Redeemable within one business day, historically tracking slightly above savings rates with very low volatility. A solid home for the bulk of the fund.

Fixed deposits

Better rates, but early withdrawal penalties can sting. Laddering maturities helps because one portion is always close to maturity.

Sweep-in accounts

Link a savings account to an FD, moving surplus automatically while keeping instant withdrawal available. This is a reasonable middle ground.

Balancing safety, liquidity, and returns

Keep one month in a savings account for immediate needs. Park the rest in a liquid fund or short-duration debt fund for slightly better returns without meaningful risk.

Integrating emergency funds into your financial plan

Aligning emergency savings with financial goals

An emergency fund is not competing with your investments; it is a precondition for them. Without it, any disruption can derail long-term plans.
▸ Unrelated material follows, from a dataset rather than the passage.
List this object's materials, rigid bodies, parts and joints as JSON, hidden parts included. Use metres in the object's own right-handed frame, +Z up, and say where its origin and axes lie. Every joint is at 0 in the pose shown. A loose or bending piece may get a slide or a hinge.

Maintaining adequate insurance coverage

Insurance covers large catastrophic events. The emergency fund covers the smaller, more frequent ones like income gaps, unplanned expenses, and periods of transition. Both need to be in place.
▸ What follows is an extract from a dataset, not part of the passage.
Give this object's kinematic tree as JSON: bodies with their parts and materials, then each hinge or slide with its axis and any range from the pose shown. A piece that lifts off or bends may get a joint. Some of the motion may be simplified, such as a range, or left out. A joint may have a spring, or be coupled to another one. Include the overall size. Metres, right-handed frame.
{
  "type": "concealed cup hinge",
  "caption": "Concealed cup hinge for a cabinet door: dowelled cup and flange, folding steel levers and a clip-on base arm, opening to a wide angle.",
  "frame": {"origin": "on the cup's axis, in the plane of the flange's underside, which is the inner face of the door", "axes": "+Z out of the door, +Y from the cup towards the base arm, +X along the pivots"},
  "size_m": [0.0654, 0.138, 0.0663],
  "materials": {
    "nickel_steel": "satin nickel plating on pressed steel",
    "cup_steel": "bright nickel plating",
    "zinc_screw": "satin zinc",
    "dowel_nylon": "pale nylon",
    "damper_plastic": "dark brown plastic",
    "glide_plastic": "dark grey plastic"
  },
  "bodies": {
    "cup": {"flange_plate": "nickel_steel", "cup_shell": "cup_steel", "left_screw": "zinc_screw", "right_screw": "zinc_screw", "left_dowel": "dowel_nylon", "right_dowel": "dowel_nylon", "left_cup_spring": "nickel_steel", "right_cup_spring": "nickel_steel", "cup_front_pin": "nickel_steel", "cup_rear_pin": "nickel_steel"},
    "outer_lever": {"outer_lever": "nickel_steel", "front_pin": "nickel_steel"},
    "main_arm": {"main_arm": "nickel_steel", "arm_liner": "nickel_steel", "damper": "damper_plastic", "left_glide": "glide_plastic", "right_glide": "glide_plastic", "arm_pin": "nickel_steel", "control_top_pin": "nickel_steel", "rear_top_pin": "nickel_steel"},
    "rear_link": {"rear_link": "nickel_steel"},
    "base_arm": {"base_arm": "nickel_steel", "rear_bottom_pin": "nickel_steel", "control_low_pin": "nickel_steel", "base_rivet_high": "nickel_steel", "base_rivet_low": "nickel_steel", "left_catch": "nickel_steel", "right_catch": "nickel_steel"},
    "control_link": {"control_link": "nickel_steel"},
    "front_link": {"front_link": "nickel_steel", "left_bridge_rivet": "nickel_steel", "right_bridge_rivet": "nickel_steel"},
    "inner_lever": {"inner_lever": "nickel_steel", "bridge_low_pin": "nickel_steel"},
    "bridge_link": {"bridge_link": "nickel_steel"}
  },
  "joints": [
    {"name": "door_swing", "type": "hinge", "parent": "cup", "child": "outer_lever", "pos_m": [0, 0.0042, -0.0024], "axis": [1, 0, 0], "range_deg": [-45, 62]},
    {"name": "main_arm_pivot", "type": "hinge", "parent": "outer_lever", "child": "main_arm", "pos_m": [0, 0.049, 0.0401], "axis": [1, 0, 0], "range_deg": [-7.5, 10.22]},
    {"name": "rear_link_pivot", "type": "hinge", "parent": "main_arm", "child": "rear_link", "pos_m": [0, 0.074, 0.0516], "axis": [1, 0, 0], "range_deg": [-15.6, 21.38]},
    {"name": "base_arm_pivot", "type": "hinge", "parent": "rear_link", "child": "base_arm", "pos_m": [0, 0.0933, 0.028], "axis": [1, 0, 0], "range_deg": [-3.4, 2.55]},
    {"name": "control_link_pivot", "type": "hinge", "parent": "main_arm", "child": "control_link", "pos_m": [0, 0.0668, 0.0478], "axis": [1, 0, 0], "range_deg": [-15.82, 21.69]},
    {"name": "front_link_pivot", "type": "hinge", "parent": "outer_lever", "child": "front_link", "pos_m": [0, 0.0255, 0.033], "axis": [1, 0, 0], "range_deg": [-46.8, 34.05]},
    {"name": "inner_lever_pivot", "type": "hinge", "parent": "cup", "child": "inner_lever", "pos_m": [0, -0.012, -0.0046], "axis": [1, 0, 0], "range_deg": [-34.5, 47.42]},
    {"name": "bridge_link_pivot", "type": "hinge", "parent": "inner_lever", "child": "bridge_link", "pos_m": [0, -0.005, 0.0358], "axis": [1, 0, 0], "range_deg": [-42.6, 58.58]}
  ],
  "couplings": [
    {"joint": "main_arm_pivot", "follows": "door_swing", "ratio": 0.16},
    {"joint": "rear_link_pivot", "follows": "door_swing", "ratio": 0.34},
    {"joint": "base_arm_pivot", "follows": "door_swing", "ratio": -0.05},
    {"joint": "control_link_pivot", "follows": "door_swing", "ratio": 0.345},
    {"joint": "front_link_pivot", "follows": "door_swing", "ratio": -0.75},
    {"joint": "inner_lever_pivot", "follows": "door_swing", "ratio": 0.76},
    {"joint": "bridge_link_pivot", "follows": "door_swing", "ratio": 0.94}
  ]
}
Managing debt alongside emergency savings

Do not wait until all debt is cleared before building the fund. That leaves you exposed to the situations most likely to generate more debt.
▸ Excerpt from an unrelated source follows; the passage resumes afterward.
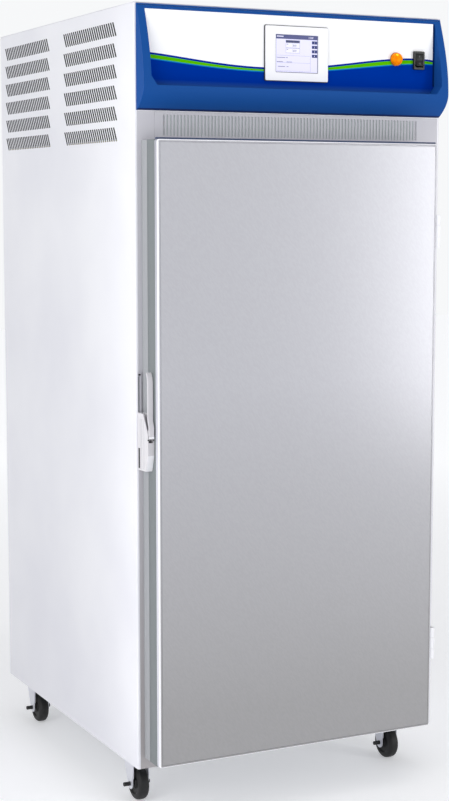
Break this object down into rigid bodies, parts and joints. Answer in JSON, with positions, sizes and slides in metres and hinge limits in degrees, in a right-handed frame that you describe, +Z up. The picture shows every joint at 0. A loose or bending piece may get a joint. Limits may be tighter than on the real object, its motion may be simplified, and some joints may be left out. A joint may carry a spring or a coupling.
{
  "type": "biochemical oxygen demand incubator",
  "caption": "Floor-standing cooled incubator cabinet on swivel casters, with an insulated hinged door, shelves inside, a louvred machine bay and a moulded control hood",
  "frame": {"origin": "on the floor, under the middle of the whole object", "axes": "+Z up, the door faces -Y, +X towards the hinges"},
  "size_m": [0.794, 0.987, 1.836],
  "materials": {
    "white_paint": "satin",
    "grey_paint": "hammered",
    "black_paint": "satin",
    "stainless_steel": "brushed",
    "zinc_plate": "satin",
    "copper_tube": "satin",
    "black_plastic": "matte",
    "dark_grey_trim": "matte",
    "grey_rubber": "matte",
    "tyre": "matte",
    "insulation_foam": "matte",
    "blue_hood": "gloss",
    "white_overlay": "satin",
    "bezel_plastic": "satin",
    "display_glass": "gloss",
    "amber_lens": "gloss"
  },
  "bodies": {
    "cabinet": {"left_side_panel": "white_paint", "right_side_panel": "white_paint", "top_cover": "white_paint", "back_panel": "white_paint", "cable_gland": "black_plastic", "base_pan": "grey_paint", "front_frame": "grey_paint", "grille_panel": "grey_paint", "cabinet_insulation": "insulation_foam", "chamber_liner": "stainless_steel", "machine_deck": "zinc_plate", "shelf_rack": "stainless_steel", "wire_shelf_1": "stainless_steel", "wire_shelf_2": "stainless_steel", "wire_shelf_3": "stainless_steel", "baffle_panel": "stainless_steel", "temperature_probe": "stainless_steel", "compressor": "black_paint", "condenser_coil": "copper_tube", "condenser_fan_shroud": "zinc_plate", "evaporator_coil": "copper_tube", "air_heater": "stainless_steel", "circulation_fan_motor": "zinc_plate", "control_hood": "blue_hood", "graphic_panel": "white_overlay", "display_bezel": "bezel_plastic", "display_screen": "display_glass", "indicator_lamp": "amber_lens", "switch_housing": "black_plastic", "upper_hinge_bracket": "zinc_plate", "lower_hinge_bracket": "zinc_plate", "strike_plate": "grey_paint", "front_left_caster_plate": "zinc_plate", "front_right_caster_plate": "zinc_plate", "rear_left_caster_plate": "zinc_plate", "rear_right_caster_plate": "zinc_plate"},
    "door": {"door_skin": "white_paint", "door_edge_frame": "dark_grey_trim", "door_inner_panel": "grey_paint", "door_insulation": "insulation_foam", "door_gasket": "grey_rubber", "upper_hinge_leaf": "zinc_plate", "lower_hinge_leaf": "zinc_plate", "latch_case": "white_paint"},
    "lever": {"latch_lever": "white_paint"},
    "rocker": {"power_rocker": "black_plastic"},
    "cooling_fan": {"condenser_fan": "black_plastic"},
    "air_fan": {"circulation_fan": "black_plastic"},
    "front_left_caster": {"front_left_caster_fork": "zinc_plate", "front_left_caster_axle": "black_paint"},
    "front_right_caster": {"front_right_caster_fork": "zinc_plate", "front_right_caster_axle": "black_paint"},
    "rear_left_caster": {"rear_left_caster_fork": "zinc_plate", "rear_left_caster_axle": "black_paint"},
    "rear_right_caster": {"rear_right_caster_fork": "zinc_plate", "rear_right_caster_axle": "black_paint"},
    "front_left_wheel": {"front_left_caster_wheel": "tyre"},
    "front_right_wheel": {"front_right_caster_wheel": "tyre"},
    "rear_left_wheel": {"rear_left_caster_wheel": "tyre"},
    "rear_right_wheel": {"rear_right_caster_wheel": "tyre"}
  },
  "joints": [
    {"name": "door_hinge", "type": "hinge", "parent": "cabinet", "child": "door", "pos_m": [0.343, -0.4845, 0.8405], "axis": [0, 0, 1], "range_deg": [0, 120]},
    {"name": "latch_lever_pivot", "type": "hinge", "parent": "door", "child": "lever", "pos_m": [-0.38835, -0.4515, 0.886], "axis": [1, 0, 0], "range_deg": [0, 35], "stiffness_Nm_per_rad": 0.5, "springref_deg": -17.19},
    {"name": "power_rocker_pivot", "type": "hinge", "parent": "cabinet", "child": "rocker", "pos_m": [0.3283, -0.4174, 1.7353], "axis": [1, 0, 0], "range_deg": [0, 20]},
    {"name": "condenser_fan_spin", "type": "hinge", "parent": "cabinet", "child": "cooling_fan", "pos_m": [-0.17, -0.2288, 1.6495], "axis": [0, 1, 0], "continuous": true},
    {"name": "circulation_fan_spin", "type": "hinge", "parent": "cabinet", "child": "air_fan", "pos_m": [0, 0.3422, 1.279], "axis": [0, 1, 0], "continuous": true},
    {"name": "front_left_swivel", "type": "hinge", "parent": "cabinet", "child": "front_left_caster", "pos_m": [-0.344, -0.2585, 0.04], "axis": [0, 0, 1], "continuous": true},
    {"name": "front_left_roll", "type": "hinge", "parent": "front_left_caster", "child": "front_left_wheel", "pos_m": [-0.344, -0.2845, 0.04], "axis": [1, 0, 0], "continuous": true},
    {"name": "front_right_swivel", "type": "hinge", "parent": "cabinet", "child": "front_right_caster", "pos_m": [0.344, -0.2585, 0.04], "axis": [0, 0, 1], "continuous": true},
    {"name": "front_right_roll", "type": "hinge", "parent": "front_right_caster", "child": "front_right_wheel", "pos_m": [0.344, -0.2845, 0.04], "axis": [1, 0, 0], "continuous": true},
    {"name": "rear_left_swivel", "type": "hinge", "parent": "cabinet", "child": "rear_left_caster", "pos_m": [-0.344, 0.4165, 0.04], "axis": [0, 0, 1], "continuous": true},
    {"name": "rear_left_roll", "type": "hinge", "parent": "rear_left_caster", "child": "rear_left_wheel", "pos_m": [-0.344, 0.3905, 0.04], "axis": [1, 0, 0], "continuous": true},
    {"name": "rear_right_swivel", "type": "hinge", "parent": "cabinet", "child": "rear_right_caster", "pos_m": [0.344, 0.4165, 0.04], "axis": [0, 0, 1], "continuous": true},
    {"name": "rear_right_roll", "type": "hinge", "parent": "rear_right_caster", "child": "rear_right_wheel", "pos_m": [0.344, 0.3905, 0.04], "axis": [1, 0, 0], "continuous": true}
  ]
}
Creating a diversified investment strategy

With a buffer in place, investment decisions get cleaner. You now know which money can take risk and which cannot. That separation removes a lot of the anxiety that drives poor decisions during volatile periods.

Common mistakes to avoid during market volatility

Using emergency funds for investments

When markets fall, the temptation to deploy emergency savings into cheaper assets is real. That money has a specific job. Using it for investments removes the buffer at precisely the moment you are most likely to need it.

Overestimating risk tolerance

Most investors discover their actual risk tolerance during a correction, not before one.

Ignoring cash flow planning

An emergency fund is a stock of money. Cash flow planning manages the flow. Without it, the fund either never gets built or quietly gets spent on non-emergencies.

Steps to build or replenish your emergency fund

  1. Calculate actual monthly essential expenses honestly
  2. Set a target based on your profile, within 3 to 12 months
  3. Open a dedicated account or liquid fund, kept separate to reduce temptation
  4. Set a fixed monthly transfer, treating it like a SIP, until the target is reached
  5. Once restored, redirect that amount to your investment portfolio

Replenishing takes priority over re-entering equity markets. Investing before the buffer is restored means the next disruption finds you in the same position.

Financial planning strategies for uncertain markets

Volatile markets expose gaps that bull runs keep hidden. Rather than reacting to price movements, the focus should be on getting the basics right:

  • Review your asset allocation. If equity has grown to a larger share of your portfolio than intended, rebalance, not because markets fell, but because your allocation drifted.
  • Recalibrate your SIP amounts. Only invest what is genuinely surplus after expenses, EMIs, and emergency fund contributions. SIPs funded from money you actually need create problems during downturns.
  • Separate your money by purpose. Emergency capital and investment capital should sit in different places. Mixing them leads to bad decisions when either need arises.
  • Check your insurance. A market correction is a good prompt to verify that health and term cover are adequate; an underinsured event during a downturn compounds the financial damage.
  • Avoid making large, one-off investment decisions under stress. Lump-sum moves made during peak volatility are rarely well-timed. Staggered investing reduces the risk of getting the entry wrong.

Markets recover. The financial habits built during uncertain periods tend to be the ones that last.

Conclusion

The most useful financial decision after a volatile period is often not a new stock or a fund switch. It is making sure the foundation holds. A funded emergency fund, parked sensibly, is what makes long-term investing sustainable. The investors who weather downturns best are rarely those with the cleverest portfolios. They are the ones who never had to sell when they did not want to.